It's hardly secret by now that Bungie, the studio behind the original Halo games and the Destiny franchise, is working on several concurrent projects alongside Destiny 2 itself, and a new job listing suggests that Destiny 2's own Tiger engine will run one of these new projects. The specifics of this unannounced third-person game are still unknown, however, with not much information to go on at all.
Destiny 2 veterans will know that Bungie hasn't been shy when it comes to admitting that the game's aging Tiger engine bottlenecked its development. While substantial changes and upgrades have been made to the engine ever since, some players are bound to have hoped that the studio would forego Tiger entirely for its next title, though this doesn't seem to have been the case.
The Game Post has reported on Bungie's new job listing for a Lead Gameplay Engineer that would work on an as-of-yet unannounced third-person game that's seemingly unrelated to Bungie's upcoming Matter game. TGP managed to snag a screenshot of the listing where it plainly referenced that the responsibilities of the position include the building and maintenance of the many disparate systems and features of Bungie's Tiger engine, though it's curious to note that this has since been amended to remove the engine reference from the document.
Bungie has been working hard to update the Tiger engine to support new features and systems over the past couple of years. In fact, Bungie doesn't sunset Destiny 2 content anymore thanks to substantial Tiger upgrades, making it seems like the days of technological bottlenecks may be over for the time being. Though it's strange that the official listing no longer mentions Tiger engine by name, Bungie is likely looking to leverage its staff's expertise in this particular software suite, rather than having to get its developers to learn how to work in an entirely different engine.
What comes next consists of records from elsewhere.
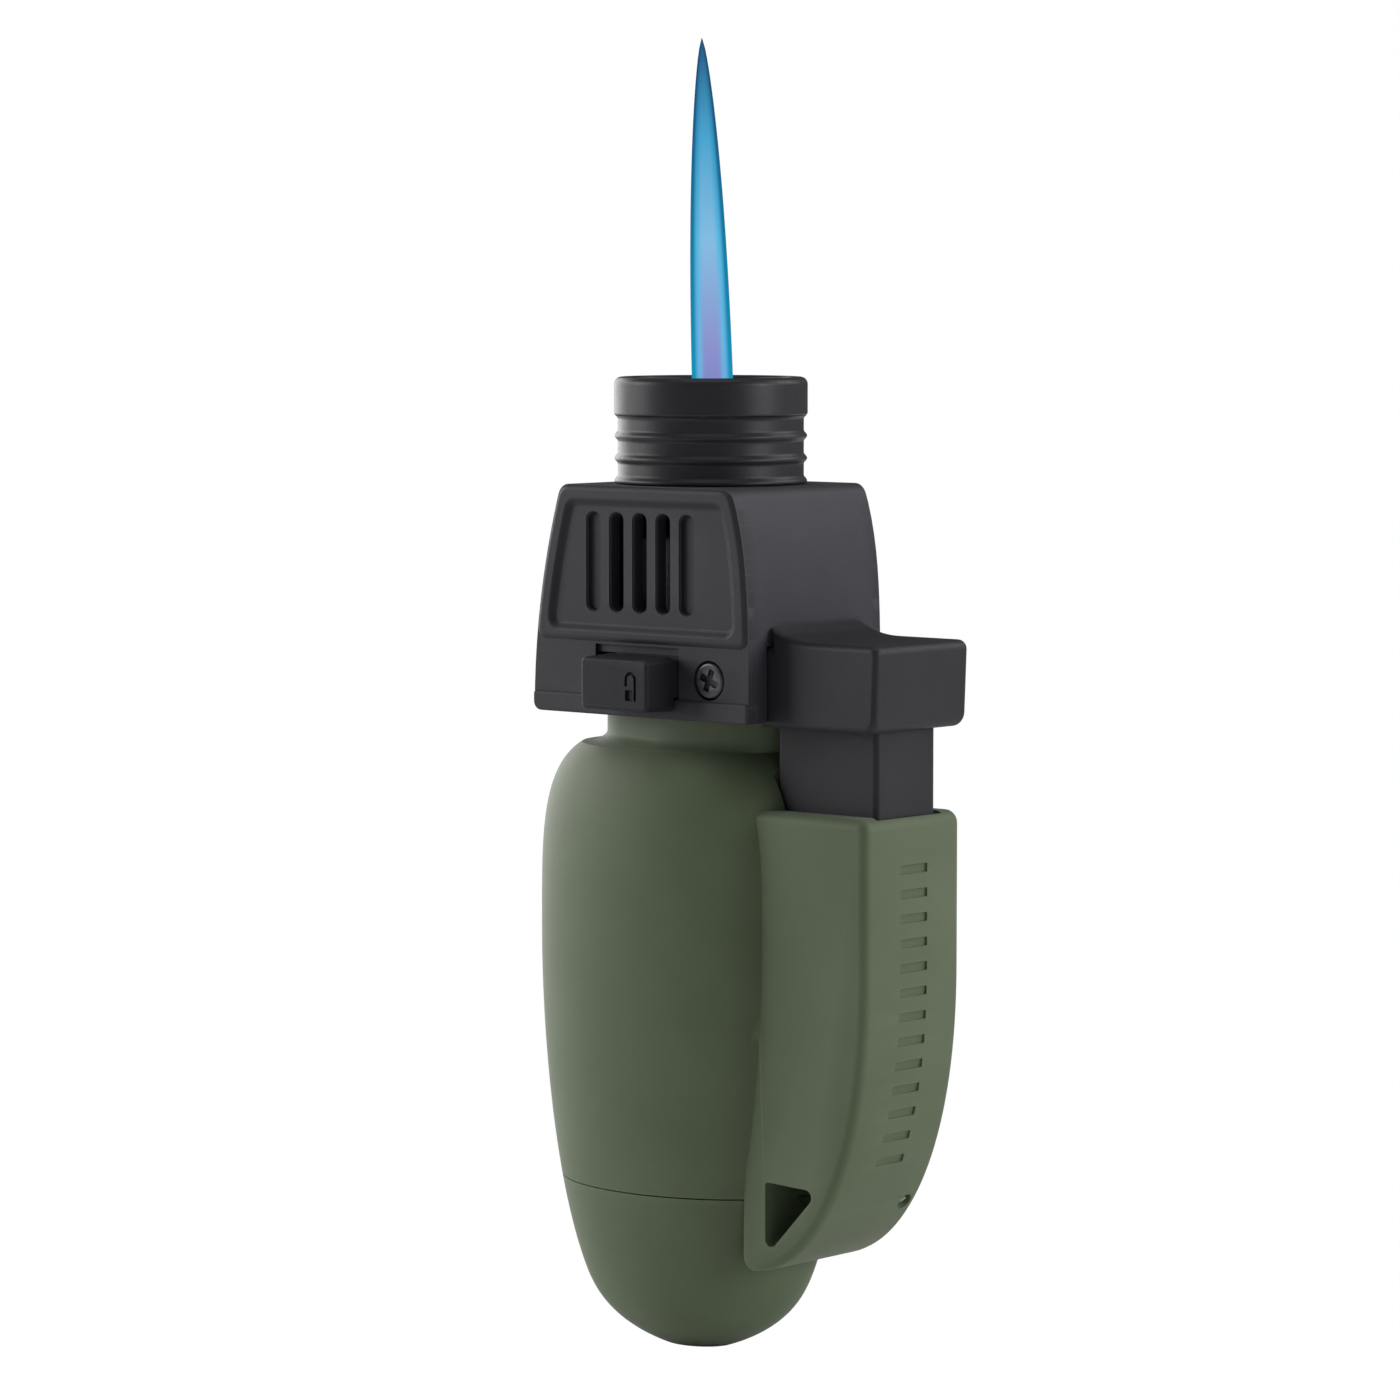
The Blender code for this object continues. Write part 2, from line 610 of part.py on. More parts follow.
def make_head_frame(finishes):
    """The end walls, roof and floor. The side covers close its two open sides."""
    outline = head_outline(0.0, (HEAD_BOTTOM_Z, HEAD_TOP_Z))
    ledge = COVER_INNER_Y - GAP
    frame = add("head_frame", prism(outline, (-ledge, ledge)), finishes["black"])
    cut(frame, prism(head_outline(HEAD_WALL, HOLLOW_Z), (-ledge - 0.1, ledge + 0.1)))
    mouth = TRIGGER_HALF_WIDTH + GAP
    floor_hole = [oval_ring(12.5, NECK_HALF_WIDTH + GAP, z, x=0.0) for z in (60, 69)]
    cut(
        frame,
        loft(floor_hole),
        rod(NOZZLE_SPIGOT + GAP, (84, 95), steps=48),
        box((11.0, THROUGH), (-mouth, mouth), (60, OPENING_TOP_Z)),
        box((11.0, THROUGH), (FINGER_Y[0] - GAP, FINGER_Y[1] + GAP), (70, FINGER_Z[1] + GAP)),
    )
    # Bosses for the cover screws, carried by the end wall beside the trigger.
    for side in (-1, 1):
        boss = cross_rod(BOSS_RADIUS, sorted((side * BOSS_INNER_Y, side * ledge)), SCREW_X, SCREW_Z)
        web = box((SCREW_X, 12.6), sorted((side * 7.4, side * ledge)), (68.8, 71.4))
        join(frame, boss, web)
        bore_y = sorted((side * 6.0, side * 9.5))
        cut(frame, cross_rod(SCREW_SHANK_RADIUS + 0.15, bore_y, SCREW_X, SCREW_Z, 12))
    return frame


def make_side_cover(name, side, finishes):
    """One broad side: a raised trapezoid frame round a slotted panel, a band, and a lip."""
    face = sorted((side * COVER_INNER_Y, side * COVER_FACE_Y))
    outside = side * 14
    recess = sorted((side * COVER_PANEL_Y, outside))
    outline = head_outline(0.0, (HEAD_BOTTOM_Z, HEAD_TOP_Z))
    cover = add(name, prism(outline, face), finishes["black"])
    panel = head_outline(FRAME_WIDTH, PANEL_Z, 6)
    cut(cover, prism(panel, recess), box((-THROUGH, THROUGH), recess, (LIP_TOP_Z, FRAME_FOOT_Z)))
    for i in range(-2, 3):
        x = SLOT_MIDDLE_X + i * SLOT_PITCH
        depth = sorted((side * (6 if abs(i) < 2 else GROOVE_Y), side * 12))
        cut(cover, prism(slot_outline(x), depth))
    cut(
        cover,
        cross_rod(SCREW_SHANK_RADIUS + 0.4, sorted((side * 6, side * 12)), SCREW_X, SCREW_Z, 16),
        cross_rod(SCREW_RECESS_RADIUS, sorted((side * SCREW_RECESS_Y, side * 12)), SCREW_X, SCREW_Z, 20),
    )
    if side < 0:
        cut(cover, box(WINDOW_X, (-12, -6), WINDOW_Z))
    return cover


def slot_outline(x):
    """An upright slot with round ends."""
    r = SLOT_HALF_WIDTH
    turns = [math.pi * i / 4 for i in range(5)]
    top = [(x + r * math.cos(a), SLOT_Z[1] - r + r * math.sin(a)) for a in turns]
    bottom = [(x - r * math.cos(a), SLOT_Z[0] + r - r * math.sin(a)) for a in turns]
    return top + bottom


def make_cover_screw(name, side, finishes):
    """A pan-head screw that holds a side cover to the head frame."""
    head_y, shank_y = (sorted(side * y for y in span) for span in (SCREW_HEAD_Y, SCREW_SHANK_Y))
    screw = add(
        name, cross_rod(SCREW_HEAD_RADIUS, head_y, SCREW_X, SCREW_Z, 20), finishes["dark_steel"]
    )
    join(screw, cross_rod(SCREW_SHANK_RADIUS, shank_y, SCREW_X, SCREW_Z, 14))


def make_lock_slider(finishes):
    """The lock: a knob outside the front cover, a neck through its window and a foot behind it."""
    origin = (0.4, -COVER_FACE_Y, 69.6)
    root, face = KNOB_ROOT_Y, KNOB_FACE_Y
    knob = [
        [(-4.3, root, 67.0), (4.5, root, 67.0), (4.5, root, 72.1), (-4.3, root, 72.1)],
        [(-4.2, face, 67.1), (3.9, face, 67.1), (3.9, face, 72.0), (-4.2, face, 72.0)],
    ]
    slider = add("lock_slider", loft(knob), finishes["black"], origin)
    soften(slider, 0.35, 2)
    join(slider, box(*LOCK_NECK), box(*LOCK_FOOT))
    # The detent is a leaf that bows out towards the foot plate.
    leaf = [
        (-8.0, -7.0), (-4.0, -7.0), (-2.5, -7.25), (2.5, -7.25), (4.0, -7.0), (5.8, -7.0),
        (5.8, -6.75), (4.0, -6.75), (2.5, -7.0), (-2.5, -7.0), (-4.0, -6.75), (-8.0, -6.75),
    ]
    spring = loft([[(px, py, z) for px, py in leaf] for z in (69.2, 71.4)])
    add("lock_detent_spring", spring, finishes["steel"])


# ---- trigger and igniter -------------------------------------------------------------------------
def cap_outline():
    """The thumb cap from the side: a scooped top that rises to meet the head."""
    long, high = SCOOP_X[1] - SCOOP_X[0], SCOOP_TOP_Z - CAP_TOP_Z
    start = math.acos((SCOOP_X[1] - CAP_LIP_X) / long)
    turns = [start + (math.pi / 2 - start) * i / 8 for i in range(9)]
    scoop = [(SCOOP_X[1] - long * math.cos(a), SCOOP_TOP_Z - high * math.sin(a)) for a in turns]
    corner = 1.6
    turns = (math.pi / 2 * i / 4 for i in range(5))
    foot = [
        (TRIGGER_REACH - corner * (1 - math.cos(a)), CAP_BOTTOM_Z + corner * (1 - math.sin(a)))
        for a in turns
    ]
    step_z = OPENING_TOP_Z - GAP
    back = [(TRIGGER_BACK_X, CAP_BOTTOM_Z), (TRIGGER_BACK_X, step_z), (CAP_LIP_X, step_z)]
    return [*back, *scoop, (TRIGGER_REACH, CAP_TOP_Z), *foot]


def make_trigger(finishes):
    half = TRIGGER_HALF_WIDTH
    origin = (TRIGGER_BACK_X, 0, CAP_BOTTOM_Z)
    trigger = add("trigger", prism(cap_outline(), (-half, half)), finishes["black"], origin)
    soften(trigger, 0.6, 2)
    join(
        trigger,
        box((TRIGGER_BACK_X, STEM_REACH), (-STEM_HALF_WIDTH, STEM_HALF_WIDTH), (STEM_BOTTOM_Z, 67)),
        box((8.2, 15.0), FINGER_Y, FINGER_Z),
    )
    cut(trigger, box((10, LEAD_X + 0.9), (-0.9, 0.9), (40, OPENING_TOP_Z)))
    return trigger


def make_piezo(finishes):
    """The press igniter: a plunger that winds up a spring, a hammer and the crystal that it hits."""
    x, half = PIEZO_X, PIEZO_HALF
    case = add("piezo_case", box((x - half, x + half), (-half, half), PIEZO_Z), finishes["white"])
    inside = half - 0.5
    cut(case, box((x - inside, x + inside), (-inside, inside), (23.4, 60)))
    plunger_half = inside - GAP
    plunger = add(
        "piezo_plunger",
        box((x - plunger_half, x + plunger_half), (-plunger_half, plunger_half), (36.4, STEM_BOTTOM_Z - GAP)),
        finishes["black"],
        (x, 0, 36.4),
    )
    cut(plunger, rod(2.2, (30, 47.6), x))
    add("piezo_return_spring", coil(2.7, 0.2, (24.8, 36.2), 6, x, 12, 5), finishes["steel"])
    add("piezo_impact_spring", coil(1.7, 0.18, (39.3, 47.4), 6, x, 10, 5), finishes["steel"])
    add("piezo_hammer", rod(1.85, (33.2, 39.0), x, steps=16), finishes["steel"], (x, 0, 33.2))
    add("piezo_crystal", rod(2.0, (24.9, 29.7), x, steps=16), finishes["ceramic"])
    add("piezo_contact", rod(2.9, (23.7, 24.5), x, steps=16), finishes["brass"])


def main():
    clear_scene()
    axis = bpy.data.objects.new(AXIS, None)
    bpy.context.scene.collection.objects.link(axis)
    axis.location = (AXIS_X * MM, 0, -FOOT_Z * MM)
    finishes = make_finishes()
    make_tank_shell(finishes)
    make_tank_base(finishes)
    make_fuel_fittings(finishes)
    make_gas_valve(finishes)
    make_lever(finishes)
    make_burner(finishes)
    make_nozzle(finishes)
    make_head_frame(finishes)
    make_side_cover("side_cover_front", -1, finishes)
    make_side_cover("side_cover_rear", 1, finishes)
    make_cover_screw("cover_screw_front", -1, finishes)
    make_cover_screw("cover_screw_rear", 1, finishes)
    make_lock_slider(finishes)
    make_trigger(finishes)
    make_piezo(finishes)
    make_lanyard_pin(finishes)


if __name__ == "__main__":
    main()
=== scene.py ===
"""Looks of a refillable pocket jet-flame lighter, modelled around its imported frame.

Lengths in the classes are millimetres: sideways from the nozzle's axis, upwards from the tip of the
tank's rounded nose, before the flat foot cuts it off. Datum turns them into the frame's metres.
"""

from __future__ import annotations

import json
import logging
import math
from collections.abc import Callable, Sequence
from dataclasses import dataclass
from enum import Enum

import bpy
from mathutils import Matrix, Vector

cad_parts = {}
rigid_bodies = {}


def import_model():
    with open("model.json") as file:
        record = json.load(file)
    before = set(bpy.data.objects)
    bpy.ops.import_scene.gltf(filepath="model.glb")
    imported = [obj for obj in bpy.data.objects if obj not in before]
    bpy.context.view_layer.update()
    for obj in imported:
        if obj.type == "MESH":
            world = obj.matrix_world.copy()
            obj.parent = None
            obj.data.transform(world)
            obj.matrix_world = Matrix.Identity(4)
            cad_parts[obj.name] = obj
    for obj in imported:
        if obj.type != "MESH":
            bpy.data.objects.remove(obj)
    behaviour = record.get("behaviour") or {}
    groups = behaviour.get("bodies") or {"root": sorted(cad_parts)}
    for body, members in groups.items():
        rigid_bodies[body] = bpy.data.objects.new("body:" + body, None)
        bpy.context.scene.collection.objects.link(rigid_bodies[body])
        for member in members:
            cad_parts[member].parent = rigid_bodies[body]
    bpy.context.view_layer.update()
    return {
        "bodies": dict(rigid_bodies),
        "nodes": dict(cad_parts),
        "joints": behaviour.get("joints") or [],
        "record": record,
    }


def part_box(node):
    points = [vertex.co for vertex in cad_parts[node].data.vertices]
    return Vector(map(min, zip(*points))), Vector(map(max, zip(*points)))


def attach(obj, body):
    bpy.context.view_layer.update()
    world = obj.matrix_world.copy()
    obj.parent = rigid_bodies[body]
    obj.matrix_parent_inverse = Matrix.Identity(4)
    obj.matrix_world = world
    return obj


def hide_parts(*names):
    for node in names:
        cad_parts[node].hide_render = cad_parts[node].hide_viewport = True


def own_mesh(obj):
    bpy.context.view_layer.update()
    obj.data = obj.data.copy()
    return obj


log = logging.getLogger("lighter")

MM = 0.001
Point = tuple[float, float]
Place = tuple[float, float, float]
ROOT = "lighter_body"


# ---- datum ---------------------------------------------------------------------------------------
@dataclass(frozen=True)
class Datum:
    """Where the nozzle's axis and the tip of the nose stand in the frame, in millimetres."""

    x: float
    z: float

    @classmethod
    def from_frame(cls) -> Datum:
        """Reads the axis and the height of the rim from the nozzle's box."""
        low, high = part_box("nozzle_shield")
        return cls((low.x + high.x) / 2 / MM, high.z / MM - Nozzle.top)

    def at(self, x: float, y: float, z: float) -> Place:
        """The frame's point, in metres, for a point in the part's own millimetres."""
        return ((x + self.x) * MM, y * MM, (z + self.z) * MM)


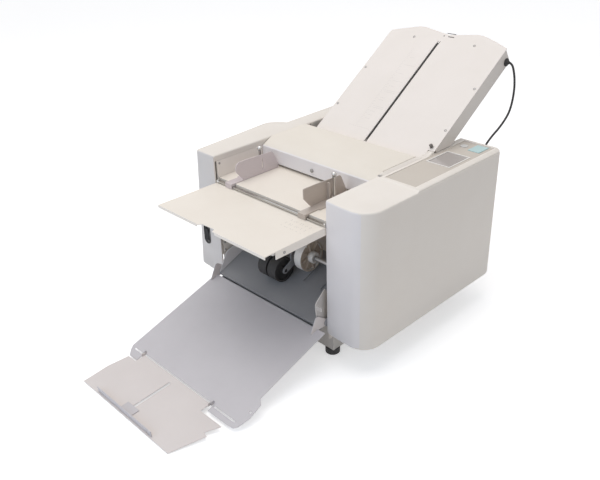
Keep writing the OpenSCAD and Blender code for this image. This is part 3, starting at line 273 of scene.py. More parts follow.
# colour and tint are mixed by the mottle or streaks; peel is the grain's scale, brushed the streaks' scale on each axis
looks = {
    # the paler edge colours below are rubbed paint and painted highlight together
    "creamPaint": {"colour": (0.80, 0.74, 0.66), "tint": (0.83, 0.775, 0.70), "rough": 0.46,
                   "wearAndSheen": 0.5, "wearSheenColour": (0.88, 0.84, 0.78)},
    "topPaint": {"colour": (0.75, 0.695, 0.615), "tint": (0.78, 0.73, 0.655), "rough": 0.46,
                 "wearAndSheen": 0.5, "wearSheenColour": (0.86, 0.82, 0.76)},
    # the feed table's front and right faces, paler than its top: painted light
    "tableEdgeLit": {"colour": (0.92, 0.855, 0.775), "tint": (0.94, 0.88, 0.80), "rough": 0.46},
    "plateCream": {"colour": (0.77, 0.72, 0.675), "tint": (0.80, 0.75, 0.71), "rough": 0.46},
    "plateSide": {"colour": (0.745, 0.695, 0.645), "tint": (0.765, 0.715, 0.67), "rough": 0.5},
    "coverPlastic": {"colour": (0.80, 0.748, 0.685), "tint": (0.825, 0.778, 0.72), "rough": 0.44,
                     "peel": 1300.0, "bump": 0.16},
    # the covers' front faces, a cooler copy of coverPlastic: painted light, the tint of the cool front lamp
    "coverFrontLitCool": {"colour": (0.79, 0.755, 0.75), "tint": (0.815, 0.785, 0.785), "rough": 0.44,
                   "peel": 1300.0, "bump": 0.16},
    # the left cover's plastic is a darker copy of coverPlastic: painted shade
    "leftPlastic": {"colour": (0.755, 0.705, 0.645), "tint": (0.78, 0.735, 0.68), "rough": 0.44,
                    "peel": 1300.0, "bump": 0.16},
    # the left cover's front faces, darker and cooler than its top: painted shade
    "leftFrontShaded": {"colour": (0.66, 0.635, 0.62), "tint": (0.685, 0.66, 0.65), "rough": 0.44,
                  "peel": 1300.0, "bump": 0.16},
    "coverShade": {"colour": (0.84, 0.79, 0.73), "tint": (0.86, 0.81, 0.755), "rough": 0.5},
    "paleSheet": {"colour": (0.70, 0.665, 0.62), "tint": (0.735, 0.70, 0.655), "rough": 0.48},
    "wallSteel": {"colour": (0.74, 0.715, 0.71), "tint": (0.78, 0.755, 0.75), "rough": 0.46},
    "bracketSteel": {"colour": (0.56, 0.53, 0.50), "tint": (0.66, 0.63, 0.60), "rough": 0.38, "metal": 0.4,
                     "brushed": (900.0, 40.0, 900.0)},
    "frameSteel": {"colour": (0.44, 0.43, 0.425), "tint": (0.54, 0.53, 0.52), "rough": 0.42, "metal": 0.6,
                   "brushed": (900.0, 40.0, 900.0)},
    "guideSteel": {"colour": (0.46, 0.405, 0.36), "tint": (0.56, 0.50, 0.455), "rough": 0.45, "metal": 0.25,
                   "brushed": (900.0, 50.0, 1200.0), "bump": 0.2},
    "guidePale": {"colour": (0.575, 0.51, 0.515), "tint": (0.68, 0.615, 0.63), "rough": 0.45, "metal": 0.2,
                  "brushed": (900.0, 50.0, 1200.0), "bump": 0.2},
    "chromeBright": {"colour": (0.46, 0.45, 0.44), "tint": (0.56, 0.55, 0.54), "rough": 0.16, "metal": 1.0,
                     "roughSpan": 0.03, "bump": 0.03},
    "screwZinc": {"colour": (0.30, 0.29, 0.28), "tint": (0.40, 0.39, 0.38), "rough": 0.45, "metal": 0.7},
    "trayPlastic": {"colour": (0.575, 0.55, 0.565), "tint": (0.61, 0.585, 0.60), "rough": 0.40, "peel": 700.0},
    # paler tray plastic: the extension's own colour, and painted light on the tray arm's faces that look to +x
    "trayPale": {"colour": (0.715, 0.66, 0.635), "tint": (0.745, 0.69, 0.665), "rough": 0.42, "peel": 700.0},
    "darkPlastic": {"colour": (0.275, 0.275, 0.285), "tint": (0.315, 0.315, 0.325), "rough": 0.52,
                    "peel": 800.0, "bump": 0.22},
    "blackPlastic": {"colour": (0.016, 0.016, 0.017), "tint": (0.024, 0.024, 0.025), "rough": 0.28},
    "rockerBlack": {"colour": (0.020, 0.020, 0.023), "tint": (0.028, 0.028, 0.031), "rough": 0.62, "specular": 0.25},
    "knobBrown": {"colour": (0.12, 0.105, 0.095), "tint": (0.16, 0.14, 0.13), "rough": 0.5},
    "blackRubber": {"colour": (0.026, 0.025, 0.025), "tint": (0.042, 0.040, 0.039), "rough": 0.72,
                    "peel": 600.0, "bump": 0.3},
    "padRubber": {"colour": (0.10, 0.055, 0.04), "tint": (0.13, 0.075, 0.055), "rough": 0.75, "bump": 0.3},
    "footRubber": {"colour": (0.035, 0.033, 0.033), "tint": (0.05, 0.048, 0.047), "rough": 0.6},
    "whitePlastic": {"colour": (0.80, 0.775, 0.74), "tint": (0.84, 0.815, 0.78), "rough": 0.42},
    "webTan": {"colour": (0.50, 0.42, 0.345), "tint": (0.60, 0.52, 0.44), "rough": 0.5},
    "lightGrey": {"colour": (0.62, 0.61, 0.59), "tint": (0.66, 0.65, 0.63), "rough": 0.40},
    "paleBlueKey": {"colour": (0.44, 0.62, 0.63), "tint": (0.47, 0.65, 0.66), "rough": 0.40},
    "panelFilm": {"colour": (0.56, 0.51, 0.45), "tint": (0.59, 0.54, 0.48), "rough": 0.50, "peel": 2200.0, "bump": 0.2},
    "screenGlass": {"colour": (0.405, 0.372, 0.355), "tint": (0.43, 0.395, 0.375), "rough": 0.16,
                    "coat": 0.6, "coatRough": 0.06, "bump": 0.02},
    "markFaint": {"colour": (0.53, 0.50, 0.48), "tint": (0.60, 0.57, 0.55), "rough": 0.55},
    "markGrey": {"colour": (0.30, 0.28, 0.265), "tint": (0.36, 0.34, 0.32), "rough": 0.6},
    # dark marks and the fold stop's own dark; also painted shade in the fold plate's pocket and along its slot
    "markDark": {"colour": (0.07, 0.065, 0.065), "tint": (0.10, 0.095, 0.09), "rough": 0.6},
}
finishes = {name: makeFinish(name, look) for name, look in looks.items()}
slotFinish = {"cream_paint": "creamPaint", "cover_plastic": "coverPlastic", "pale_sheet": "paleSheet",
              "frame_steel": "frameSteel", "guide_steel": "guideSteel", "chrome": "chromeBright",
              "tray_plastic": "trayPlastic", "dark_plastic": "darkPlastic", "black_plastic": "blackPlastic",
              "black_rubber": "blackRubber", "pad": "padRubber", "white_plastic": "whitePlastic",
              "panel_film": "panelFilm", "screen": "screenGlass", "pale_blue_key": "paleBlueKey",
              "light_grey": "lightGrey"}
nodeSlot = {row["node"]: row["material_slot"] for row in frame["record"]["subparts"]}
print("finishes made:", len(finishes))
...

Alongside Matter and the unannounced third-person game, Bungie is now seemingly also working on a comprehensive live-service Marathon revival, to boot. Information is currently slim about all three of these projects, but if the third-person game does indeed end up leveraging Tiger engine in the end, it's entirely possible that the Marathon extraction shooter would end up getting handled similarly. The networking and live-service development that went into Tiger as part of Bungie's Destiny upgrades is bound to be useful for any other hypothetical live-service game, after all.
Yet, it's worth keeping in mind that Destiny 2's many technical issues have been around for close to a decade by now, and may be caused by Tiger's potential inadequacies in some respects. Only time will tell whether these problems will stay relevant even outside of Destiny's own ecosystem, however. As an aside, the fact that Bungie ended up removing the Tiger engine reference from the job listing post-haste may suggest mentioning it was a mistake in the first place.
Destiny 2 is currently available on PC, PS4, PS5, Xbox One, and Xbox Series X/S.